The focus for their personal understanding had to be on the “part” for which their assigned work made them hands-on accountable.  The smart ones may have intuited (usually from their largely negative experiences) that there was a “system” out there that seemed to constrain their effectiveness, but the focused blinders of their daily job requirements didn’t allow much time to understand it or to deal with the role their part played in the whole elephant’s healthy growth, development and survival.  And, anyway, their experiences had taught them that they lacked the authority and resources to fix it anyway.

Sabu’s advantages:

  • Always starting his planning and practice with the “system” as a given, not a future state.
  • Recognizing (having learned it from experience) that the elephant had a mind of its own —  already naturally “programmed” to do whatever was needed to help it survive.
  • And figuring out (again from experience) that his leadership involved linking the naturally-driven will of the elephant to the work he needed the elephant to do.

But…

… like their other fictional peers – the Tin Man, Lion, and Scarecrow – both Sabu and the Blindmen were missing something important. They lacked an MRI or CTScan of an elephant that could have helped them understand its functional internal connectedness.

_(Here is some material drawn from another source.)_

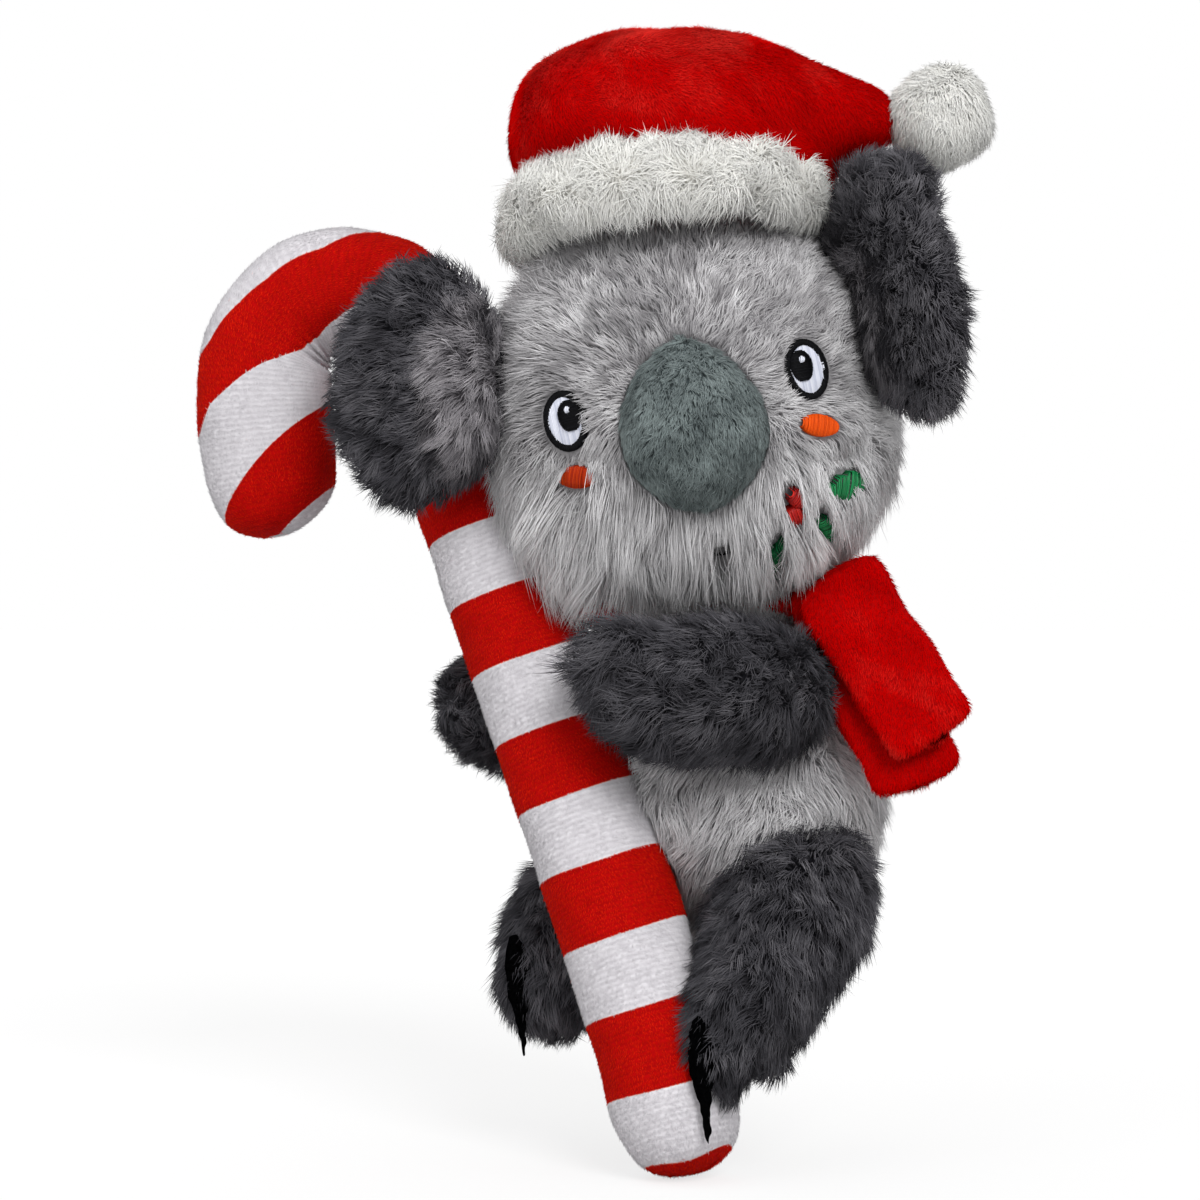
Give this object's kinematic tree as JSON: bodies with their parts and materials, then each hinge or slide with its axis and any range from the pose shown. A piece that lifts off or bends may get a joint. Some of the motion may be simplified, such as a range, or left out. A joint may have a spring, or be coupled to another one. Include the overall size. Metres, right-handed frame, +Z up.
{
  "type": "plush koala",
  "caption": "Plush koala in a red hat and scarf that hugs an upright striped cane, with embroidered eyes and holly.",
  "frame": {"origin": "under the middle of the whole toy's bounding box, at its lowest point, the cane's foot", "axes": "+Z up along the cane and the toy's height, -Y the way the face looks, +X the koala's own left"},
  "size_m": [0.2124, 0.1026, 0.2996],
  "materials": {
    "light_fur": "light grey long-pile plush, darker tips",
    "dark_fur": "charcoal long-pile plush",
    "ear_cloth": "grey-mauve short-pile plush",
    "nose_plush": "grey-green short-pile plush",
    "red_plush": "red short-pile plush",
    "white_plush": "off-white long-pile plush",
    "cane_cloth": "white short-nap cloth with broad red bands",
    "felt_black": "black felt",
    "thread_black": "black satin stitch",
    "thread_white": "white satin stitch",
    "thread_orange": "orange satin stitch",
    "thread_green": "green satin stitch",
    "thread_red": "red satin stitch"
  },
  "bodies": {
    "torso": {"torso": "light_fur", "candy_cane": "cane_cloth", "scarf_band": "red_plush"},
    "head": {"head": "light_fur", "nose": "nose_plush", "eye_left_ring": "thread_black", "eye_left_white": "thread_white", "eye_left_pupil": "thread_black", "eye_left_glint": "thread_white", "eye_right_ring": "thread_black", "eye_right_white": "thread_white", "eye_right_pupil": "thread_black", "eye_right_glint": "thread_white", "cheek_left": "thread_orange", "cheek_right": "thread_orange", "mouth_stitch": "thread_black", "holly_leaf_1": "thread_green", "holly_leaf_2": "thread_green", "holly_leaf_3": "thread_green", "holly_berry_1": "thread_red", "holly_berry_2": "thread_red", "hat_crown": "red_plush", "hat_cuff": "white_plush"},
    "ear_left": {"ear_left": "dark_fur", "ear_left_lining": "ear_cloth"},
    "ear_right": {"ear_right": "dark_fur", "ear_right_lining": "ear_cloth"},
    "pompom": {"pompom": "white_plush"},
    "arm_left": {"arm_left": "dark_fur"},
    "arm_right": {"arm_right": "dark_fur"},
    "leg_left": {"leg_left": "dark_fur", "claw_left": "felt_black"},
    "leg_right": {"leg_right": "dark_fur", "claw_right": "felt_black"},
    "scarf_lower": {"scarf_tail_lower": "red_plush"},
    "scarf_upper": {"scarf_tail_upper": "red_plush"}
  },
  "joints": [
    {"name": "head_turn", "type": "hinge", "parent": "torso", "child": "head", "pos_m": [0.03218, 0.01877, 0.15341], "axis": [0, 0, 1], "range_deg": [0, 15], "stiffness_Nm_per_rad": 0.3},
    {"name": "ear_right_fold", "type": "hinge", "parent": "head", "child": "ear_right", "pos_m": [-0.02006, -0.00923, 0.20367], "axis": [0, 0, 1], "range_deg": [0, 30], "stiffness_Nm_per_rad": 0.05},
    {"name": "ear_left_fold", "type": "hinge", "parent": "head", "child": "ear_left", "pos_m": [0.07494, -0.00023, 0.22867], "axis": [0, 0, 1], "range_deg": [0, 30], "stiffness_Nm_per_rad": 0.05},
    {"name": "pompom_swing", "type": "hinge", "parent": "head", "child": "pompom", "pos_m": [0.08583, 0.00293, 0.27228], "axis": [0, -1, 0], "range_deg": [0, 25], "stiffness_Nm_per_rad": 0.03},
    {"name": "arm_left_swing", "type": "hinge", "parent": "torso", "child": "arm_left", "pos_m": [0.05868, 0.00653, 0.12237], "axis": [0, 0, 1], "range_deg": [0, 25], "stiffness_Nm_per_rad": 0.1},
    {"name": "arm_right_swing", "type": "hinge", "parent": "torso", "child": "arm_right", "pos_m": [0.00748, 0.03305, 0.12043], "axis": [0, 0, -1], "range_deg": [0, 35], "stiffness_Nm_per_rad": 0.1},
    {"name": "leg_left_swing", "type": "hinge", "parent": "torso", "child": "leg_left", "pos_m": [0.06268, 0.00993, 0.07775], "axis": [0, -1, 0], "range_deg": [0, 30], "stiffness_Nm_per_rad": 0.15},
    {"name": "leg_right_swing", "type": "hinge", "parent": "torso", "child": "leg_right", "pos_m": [0.00748, 0.02625, 0.07484], "axis": [0, 1, 0], "range_deg": [0, 30], "stiffness_Nm_per_rad": 0.15},
    {"name": "scarf_lower_lift", "type": "hinge", "parent": "torso", "child": "scarf_lower", "pos_m": [0.06359, -0.00598, 0.15491], "axis": [-1, 0, 0], "range_deg": [0, 35]},
    {"name": "scarf_upper_lift", "type": "hinge", "parent": "scarf_lower", "child": "scarf_upper", "pos_m": [0.06359, -0.01328, 0.15491], "axis": [-1, 0, 0], "range_deg": [0, 35]}
  ]
}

Intuiting the everything’s-connected-to-everything-else connectedness of an organism or organization is not the same as understanding the nature of that connectedness and how it enables the “whole” to survive. Neither Sabu nor the Blindmen had a way to understand that the elephant already was a natural system — regardless of people trying to make each of the elephant’s parts perform separately — and, because of that embedded nature — perform unnaturally.

WHY AN ELEPHANT?

Two “Elephants” have become commonly accepted metaphors today. First, the “whole elephant” the Blind Men couldn’t see with the result that each was “partly in the right” but in the end “all were in the wrong.” And second, the “elephant-on-the-table” that we continually try to find ways to walk around.

In both cases it’s an already-present system we can’t see, but blame for the limits it places on our effectiveness. For many, “the system” has become synonymous with an enemy that we feel powerless to control, and therefore devote some of our limited store of time and resources to working around it, shutting our doors and ignoring it, or trying to kill it or make it go away.

But what if it’s already on the table… everyone knows it is dysfunctionally “sick”… and ignoring it hasn’t cured it yet?

And while some still hope that research will find a “systemic” cure for this sick elephant, many others no longer believe they can be fixed — elephants are what they are, and don’t suddenly slip out of their skin and morph into a horse, or disconnect their internal and external parts so they can work independently.

Thus many of these advocates of “systemic” school system change have given up on it, and down shifted to fixing the disconnected parts. Others still valiantly strive to fix it through two forms of “fixing”

  1. Curing it through the prescriptions of usually external “specialists.”
  2. Helping it heal itself.

But in either case, to do this, one first has to understand it as an elephant – a bounded, internally interconnected “system.” And one whose health and viability is dependent on the nature and quality of the interactions that contribute to the capacity of the healing and/or curing processes.

The material on this site can contribute to that essential understanding in two ways:

1. It offers a dual-purpose thinking tool which first can serve as an organizational MRI making the scope and nature of that natural interconnected system evident. Then, much like the surface of a radar scope, it offers a vision of reality that one can begin to use it as a plot board for planning and navigation.

2. It offers a case study of a large school system— faced with all the social and economic conditions impacting schooling today — as viewed over nine years through this different lens. What can be seen includes:

  • the thinking that enabled them to understand their “elephant,”
  • the processes they developed to “heal themselves,” and
  • the processes they then had to develop to integrate them into the sustainable life of the “elephant.”